##### Supplied information #####

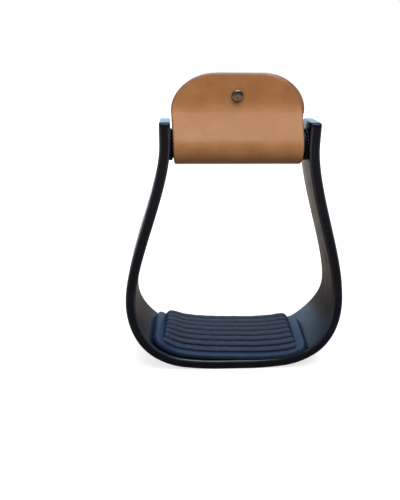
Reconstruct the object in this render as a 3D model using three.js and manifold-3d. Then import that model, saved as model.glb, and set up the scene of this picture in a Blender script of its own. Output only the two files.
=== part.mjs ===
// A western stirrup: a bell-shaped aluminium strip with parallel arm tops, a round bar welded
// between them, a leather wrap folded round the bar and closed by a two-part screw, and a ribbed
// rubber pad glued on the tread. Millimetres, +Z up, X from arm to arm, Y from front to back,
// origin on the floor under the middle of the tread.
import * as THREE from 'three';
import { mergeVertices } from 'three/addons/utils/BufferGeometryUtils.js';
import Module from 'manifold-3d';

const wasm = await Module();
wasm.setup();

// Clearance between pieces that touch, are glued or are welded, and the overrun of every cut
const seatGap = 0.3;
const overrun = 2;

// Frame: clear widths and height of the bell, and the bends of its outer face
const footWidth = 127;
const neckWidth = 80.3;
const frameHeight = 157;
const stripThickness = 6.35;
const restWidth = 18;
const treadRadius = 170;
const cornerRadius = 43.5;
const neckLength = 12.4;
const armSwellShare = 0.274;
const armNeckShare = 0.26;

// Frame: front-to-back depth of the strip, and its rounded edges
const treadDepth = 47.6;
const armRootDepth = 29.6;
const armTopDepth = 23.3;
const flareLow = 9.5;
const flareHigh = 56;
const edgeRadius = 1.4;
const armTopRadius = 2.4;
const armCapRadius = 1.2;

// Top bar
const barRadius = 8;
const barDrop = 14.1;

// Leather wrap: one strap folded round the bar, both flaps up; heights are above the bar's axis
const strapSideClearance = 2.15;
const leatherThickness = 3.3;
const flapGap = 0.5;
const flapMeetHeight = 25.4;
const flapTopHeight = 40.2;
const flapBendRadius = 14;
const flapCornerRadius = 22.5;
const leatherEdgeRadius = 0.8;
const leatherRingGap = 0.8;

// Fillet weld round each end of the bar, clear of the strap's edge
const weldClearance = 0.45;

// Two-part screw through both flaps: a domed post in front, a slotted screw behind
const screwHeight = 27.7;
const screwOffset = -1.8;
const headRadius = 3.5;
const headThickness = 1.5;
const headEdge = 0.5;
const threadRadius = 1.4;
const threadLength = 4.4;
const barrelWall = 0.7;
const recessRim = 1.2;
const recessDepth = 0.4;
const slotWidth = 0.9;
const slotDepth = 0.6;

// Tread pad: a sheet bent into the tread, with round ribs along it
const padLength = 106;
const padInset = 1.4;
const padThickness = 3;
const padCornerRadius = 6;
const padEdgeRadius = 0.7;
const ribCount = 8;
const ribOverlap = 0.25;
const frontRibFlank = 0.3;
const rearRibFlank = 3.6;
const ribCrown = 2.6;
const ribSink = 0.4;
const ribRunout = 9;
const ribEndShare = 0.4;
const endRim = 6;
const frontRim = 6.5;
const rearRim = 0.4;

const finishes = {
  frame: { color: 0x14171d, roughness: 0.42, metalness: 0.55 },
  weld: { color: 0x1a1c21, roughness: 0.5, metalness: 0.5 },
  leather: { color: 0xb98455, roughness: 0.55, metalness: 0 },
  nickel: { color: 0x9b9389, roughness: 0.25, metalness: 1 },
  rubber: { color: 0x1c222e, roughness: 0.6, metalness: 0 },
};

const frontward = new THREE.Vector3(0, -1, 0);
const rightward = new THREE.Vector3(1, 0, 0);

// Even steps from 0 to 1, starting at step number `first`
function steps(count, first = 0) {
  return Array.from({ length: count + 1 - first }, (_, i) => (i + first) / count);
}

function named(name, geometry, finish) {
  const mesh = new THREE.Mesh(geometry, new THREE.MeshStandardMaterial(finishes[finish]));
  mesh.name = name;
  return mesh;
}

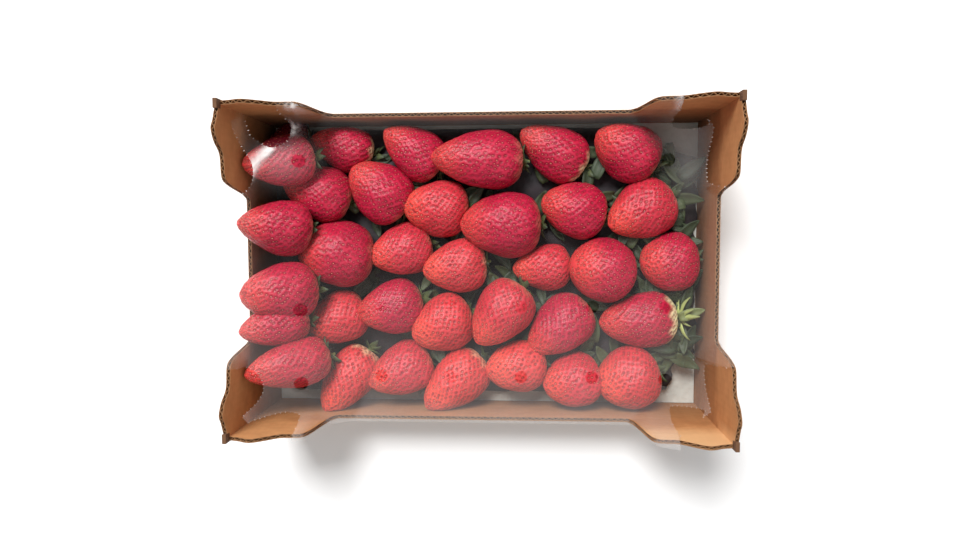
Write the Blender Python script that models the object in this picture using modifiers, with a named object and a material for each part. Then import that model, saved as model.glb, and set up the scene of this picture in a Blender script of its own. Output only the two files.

#####

Reproduce the records word for word.

Solution to the problem:
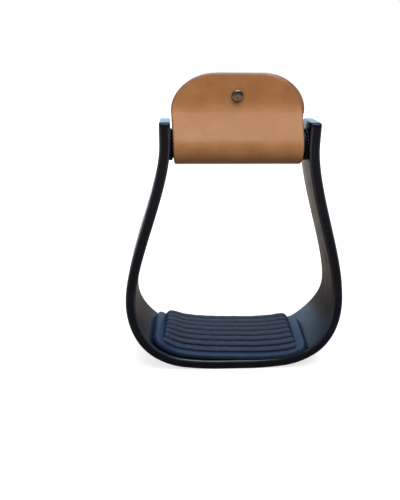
Reconstruct the object in this render as a 3D model using three.js and manifold-3d. Then import that model, saved as model.glb, and set up the scene of this picture in a Blender script of its own. Output only the two files.
=== part.mjs ===
// A western stirrup: a bell-shaped aluminium strip with parallel arm tops, a round bar welded
// between them, a leather wrap folded round the bar and closed by a two-part screw, and a ribbed
// rubber pad glued on the tread. Millimetres, +Z up, X from arm to arm, Y from front to back,
// origin on the floor under the middle of the tread.
import * as THREE from 'three';
import { mergeVertices } from 'three/addons/utils/BufferGeometryUtils.js';
import Module from 'manifold-3d';

const wasm = await Module();
wasm.setup();

// Clearance between pieces that touch, are glued or are welded, and the overrun of every cut
const seatGap = 0.3;
const overrun = 2;

// Frame: clear widths and height of the bell, and the bends of its outer face
const footWidth = 127;
const neckWidth = 80.3;
const frameHeight = 157;
const stripThickness = 6.35;
const restWidth = 18;
const treadRadius = 170;
const cornerRadius = 43.5;
const neckLength = 12.4;
const armSwellShare = 0.274;
const armNeckShare = 0.26;

// Frame: front-to-back depth of the strip, and its rounded edges
const treadDepth = 47.6;
const armRootDepth = 29.6;
const armTopDepth = 23.3;
const flareLow = 9.5;
const flareHigh = 56;
const edgeRadius = 1.4;
const armTopRadius = 2.4;
const armCapRadius = 1.2;

// Top bar
const barRadius = 8;
const barDrop = 14.1;

// Leather wrap: one strap folded round the bar, both flaps up; heights are above the bar's axis
const strapSideClearance = 2.15;
const leatherThickness = 3.3;
const flapGap = 0.5;
const flapMeetHeight = 25.4;
const flapTopHeight = 40.2;
const flapBendRadius = 14;
const flapCornerRadius = 22.5;
const leatherEdgeRadius = 0.8;
const leatherRingGap = 0.8;

// Fillet weld round each end of the bar, clear of the strap's edge
const weldClearance = 0.45;

// Two-part screw through both flaps: a domed post in front, a slotted screw behind
const screwHeight = 27.7;
const screwOffset = -1.8;
const headRadius = 3.5;
const headThickness = 1.5;
const headEdge = 0.5;
const threadRadius = 1.4;
const threadLength = 4.4;
const barrelWall = 0.7;
const recessRim = 1.2;
const recessDepth = 0.4;
const slotWidth = 0.9;
const slotDepth = 0.6;

// Tread pad: a sheet bent into the tread, with round ribs along it
const padLength = 106;
const padInset = 1.4;
const padThickness = 3;
const padCornerRadius = 6;
const padEdgeRadius = 0.7;
const ribCount = 8;
const ribOverlap = 0.25;
const frontRibFlank = 0.3;
const rearRibFlank = 3.6;
const ribCrown = 2.6;
const ribSink = 0.4;
const ribRunout = 9;
const ribEndShare = 0.4;
const endRim = 6;
const frontRim = 6.5;
const rearRim = 0.4;

const finishes = {
  frame: { color: 0x14171d, roughness: 0.42, metalness: 0.55 },
  weld: { color: 0x1a1c21, roughness: 0.5, metalness: 0.5 },
  leather: { color: 0xb98455, roughness: 0.55, metalness: 0 },
  nickel: { color: 0x9b9389, roughness: 0.25, metalness: 1 },
  rubber: { color: 0x1c222e, roughness: 0.6, metalness: 0 },
};

const frontward = new THREE.Vector3(0, -1, 0);
const rightward = new THREE.Vector3(1, 0, 0);

// Even steps from 0 to 1, starting at step number `first`
function steps(count, first = 0) {
  return Array.from({ length: count + 1 - first }, (_, i) => (i + first) / count);
}

function named(name, geometry, finish) {
  const mesh = new THREE.Mesh(geometry, new THREE.MeshStandardMaterial(finishes[finish]));
  mesh.name = name;
  return mesh;
}

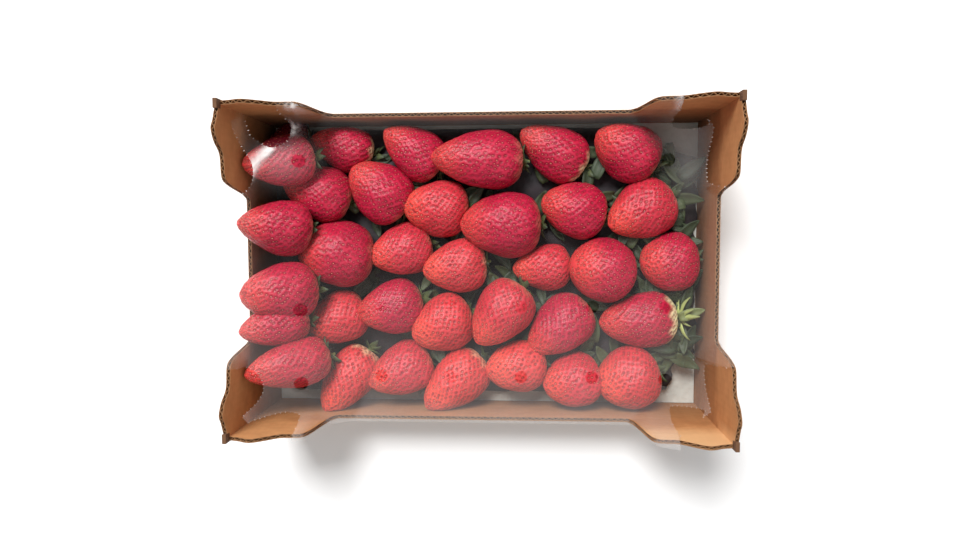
Write the Blender Python script that models the object in this picture using modifiers, with a named object and a material for each part. Then import that model, saved as model.glb, and set up the scene of this picture in a Blender script of its own. Output only the two files.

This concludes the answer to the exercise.